I would have thought some sort of gasket or secondary protection would have been evident for something rated for 100m.

The movement is stamped as Swiss made with ETA but, that's about all I can make out. Still the box is nice and I like the watch.

Any ideas?





































Hic!


----------



## pugster (Nov 22, 2004)

the first thing i get when looking for info is about 3 pages of replicas , so at some stage tissot did probably make this model -tho the chances of it being a replica are pretty high due to the shear amount of replica sites you get when looking for info on it.


----------



## Allthumbsmo (May 16, 2013)

Thanks, Pugster.

That's where I'm coming from. There does seem to have been a series of similar Tissots but...

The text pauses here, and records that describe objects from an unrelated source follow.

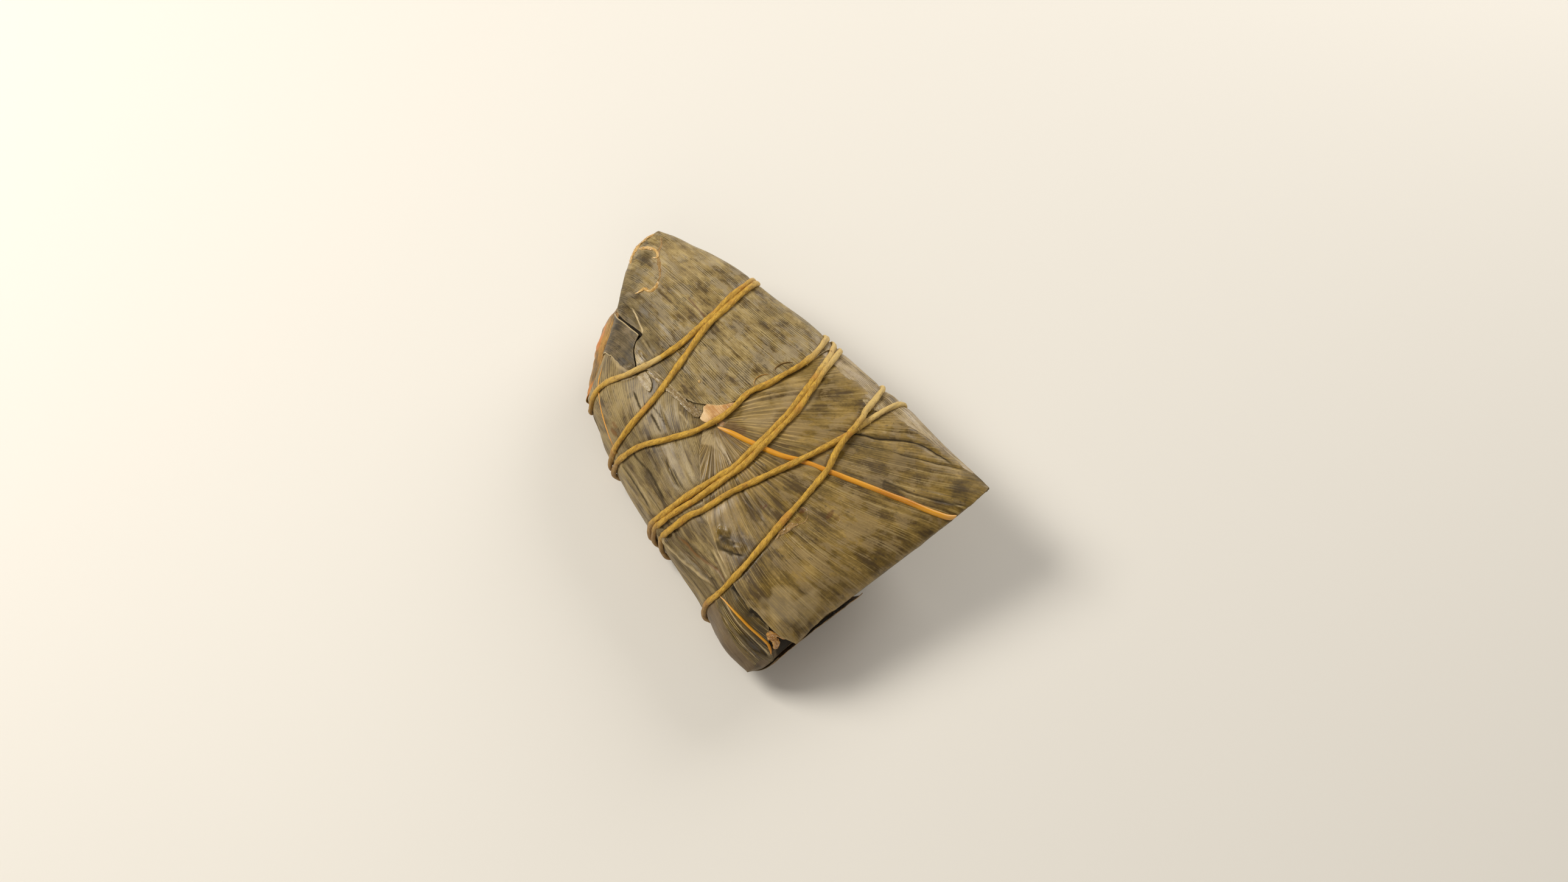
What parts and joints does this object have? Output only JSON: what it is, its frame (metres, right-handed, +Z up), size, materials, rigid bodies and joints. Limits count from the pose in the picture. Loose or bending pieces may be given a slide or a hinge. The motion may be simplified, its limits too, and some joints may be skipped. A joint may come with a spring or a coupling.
{
  "type": "zongzi rice dumpling",
  "caption": "Flat leaf-wrapped sticky rice dumpling with folded corners, a raised leaf midrib and a twine wound round it.",
  "frame": {"origin": "centre of the bounding box at the surface the dumpling lies on", "axes": "+X across the dumpling from its rounded side to its sharp folded side, +Y along it towards the narrow tip, +Z up"},
  "size_m": [0.0978, 0.1516, 0.0434],
  "materials": {
    "inner_leaf": "moist cooked bamboo leaf, satin",
    "outer_leaf": "moist cooked bamboo leaf with raised veins, satin",
    "pale_leaf": "grey-beige leaf underside, matt",
    "dark_leaf": "dark oily leaf, satin",
    "midrib": "smooth orange plant rib, satin",
    "stalk": "torn papery leaf stalk, matt",
    "twine": "twisted yellow plant-fibre twine, matt"
  },
  "bodies": {
    "root": {"parcel": "inner_leaf", "upper_leaf": "outer_leaf", "fan_leaf": "outer_leaf", "left_leaf": "outer_leaf", "end_leaf": "outer_leaf", "edge_leaf": "pale_leaf", "corner_flap": "dark_leaf", "corner_leaf": "pale_leaf", "under_leaf": "dark_leaf", "midrib": "midrib", "leaf_stalk": "stalk", "twine": "twine", "far_knot": "twine", "near_knot": "twine"}
  },
  "joints": []
}
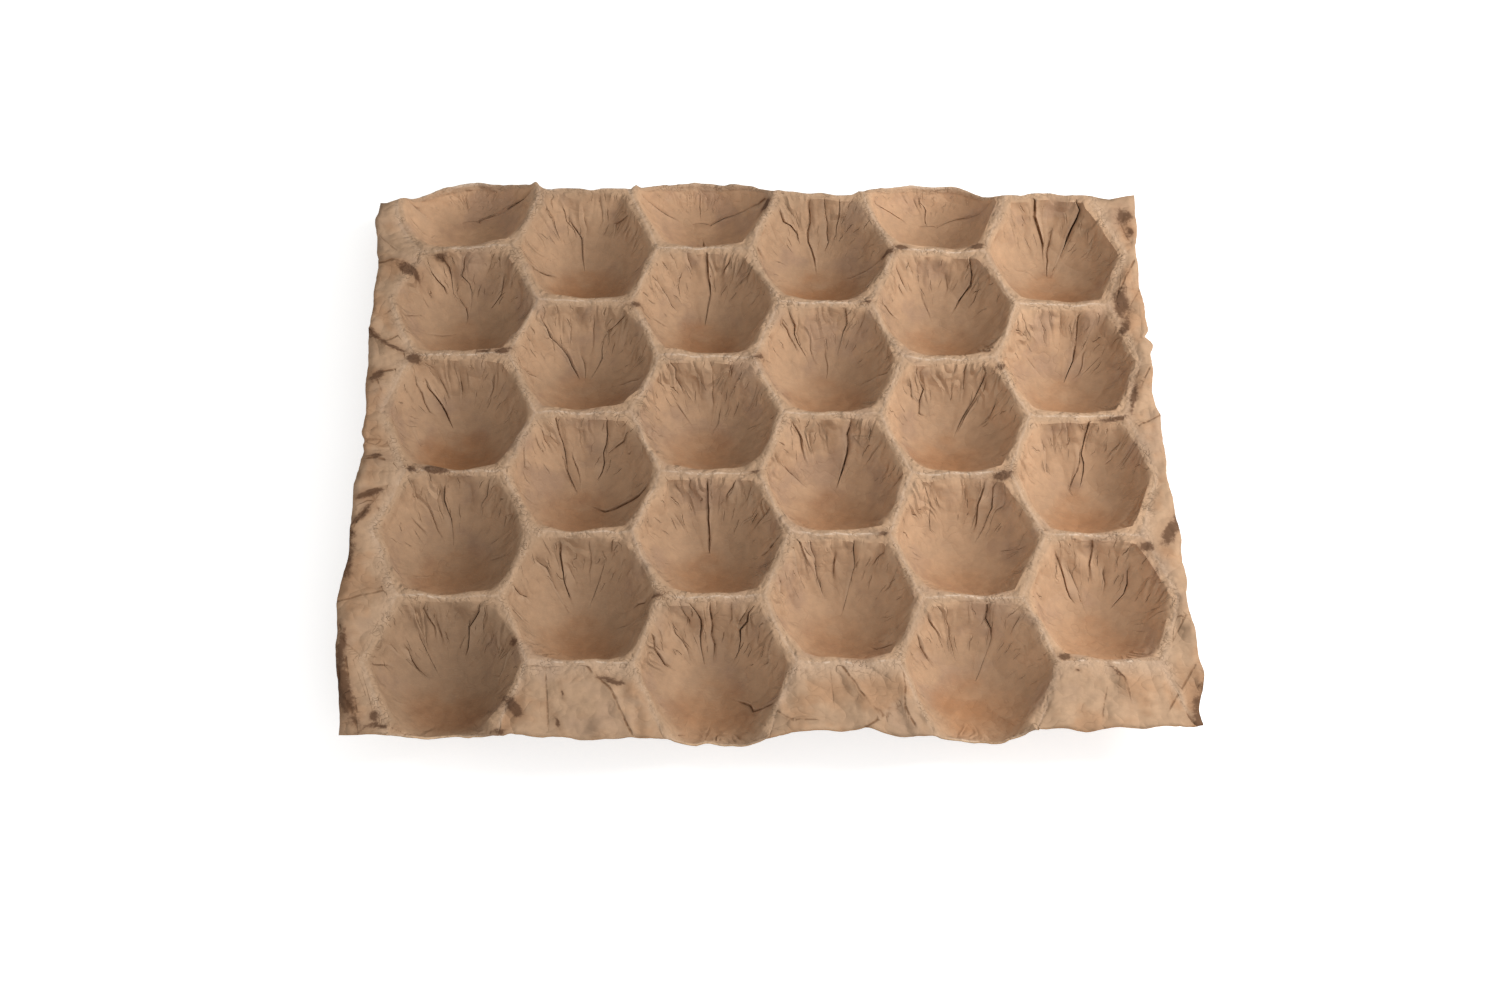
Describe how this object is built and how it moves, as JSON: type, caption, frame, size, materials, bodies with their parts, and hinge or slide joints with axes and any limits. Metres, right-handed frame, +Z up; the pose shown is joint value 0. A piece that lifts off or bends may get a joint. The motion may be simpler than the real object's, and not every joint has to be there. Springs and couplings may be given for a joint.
{
  "type": "honeycomb apple tray",
  "caption": "One sheet of brown paper pressed into a honeycomb of gathered round cups, with half cups along its back edge, for packing apples in a layer.",
  "frame": {"origin": "under the middle of the sheet, on the surface that the cups stand on", "axes": "+X along the sheet's long side across the columns of cups, +Y from the front edge to the back edge with the half cups, +Z up out of the cups"},
  "size_m": [0.4912, 0.4154, 0.0348],
  "materials": {
    "kraft_paper": "matte"
  },
  "bodies": {
    "root": {"tray": "kraft_paper"}
  },
  "joints": []
}
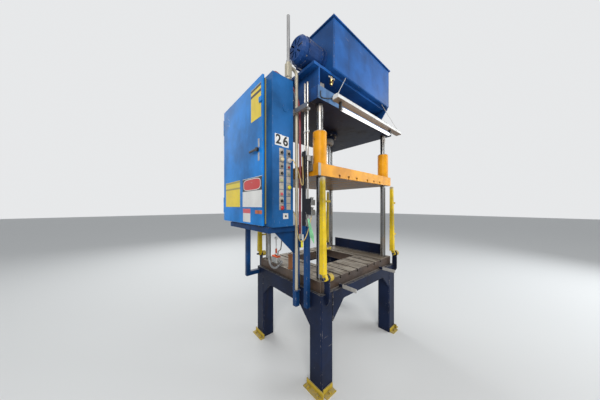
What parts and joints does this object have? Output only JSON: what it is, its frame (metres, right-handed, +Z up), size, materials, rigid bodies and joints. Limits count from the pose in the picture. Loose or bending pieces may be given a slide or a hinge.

Still, I do like its "organic" style and fit and finish seem good enough for an obviously worn watch.

May just keep it anyway and take a notional overprice on the chin.


----------



## Silver Hawk (Dec 2, 2003)

The back says "All Titanium"....so is the case titanium? If so, would the replicas also be titanium or just made from cheaper steel and stamped "All Titanium"? :huh:


----------



## Edb1984 (Jan 11, 2013)

Silver Hawk said:


> The back says "All Titanium"....so is the case titanium? If so, would the replicas also be titanium or just made from cheaper steel and stamped "All Titanium"? :huh:


I think that's a good starting point, Titanium is not cheap - well it is but the good stuff isn't, and its bloody hard to machine so i doubt replicas would be made in titanium.

The main grade used in manufacture is Grade 5 , (i am not sure about watch manufacture) but most things are made from grade 5.

A few tests for Titanium i use, (to tell the difference between stainless and titanium)

Is it magnetic? - if it is then it aint titanium.

(to tell the difference between aluminium/plated brass and titanium)

If you dont mind scratching the watch inside - maybe on the inside side of the back plate you can scratch it with a compass tip - only a small scratch - the metal underneath should be a very deep dark silver color - compare it with a fresh scratch in stainless steel or aluminium - it should be darker.

from the scratches on the watch it looks stainless or titanium - if it were aluminium then it would be darker and have deeper scratches


----------



## Haggis (Apr 20, 2009)

replicas use titanium too, so do cheap fashion watches. I think it is real but the condition is terrible.


----------



## Edb1984 (Jan 11, 2013)

Haggis said:


> replicas use titanium too, so do cheap fashion watches. I think it is real but the condition is terrible.


I stand corrected :notworthy:


----------



## Allthumbsmo (May 16, 2013)

Aaargh! Schoolboy error!

How could I not have thought "magnet". Results of the Brightly Coloured Fridge-Magnet Test show the case to be non-ferrous but interestingly some attraction around the back. Maybe internals?

I've actually taken it to a jeweler today who is apparently the go-to man for chains around here for servicing, on the pretext of having the bracelet adjusted. He confirms it as Tissot.

I have to say Haggis, my flash-lit pics do emphasize the scratches somewhat. It doesn't actually look like it's been worn while performing root canal work on a tungsten dragon. I am nevertheless, tempted to have a little heavy polishing. I don't really want to use anything abrasive unless I really feel the need. Any suggestions gratefully received. Unless anyone knows of any for of artificial coating applied by Tissot, I'm thinking a bit of Silvo to start with. Even this may remove some of the brushed surface.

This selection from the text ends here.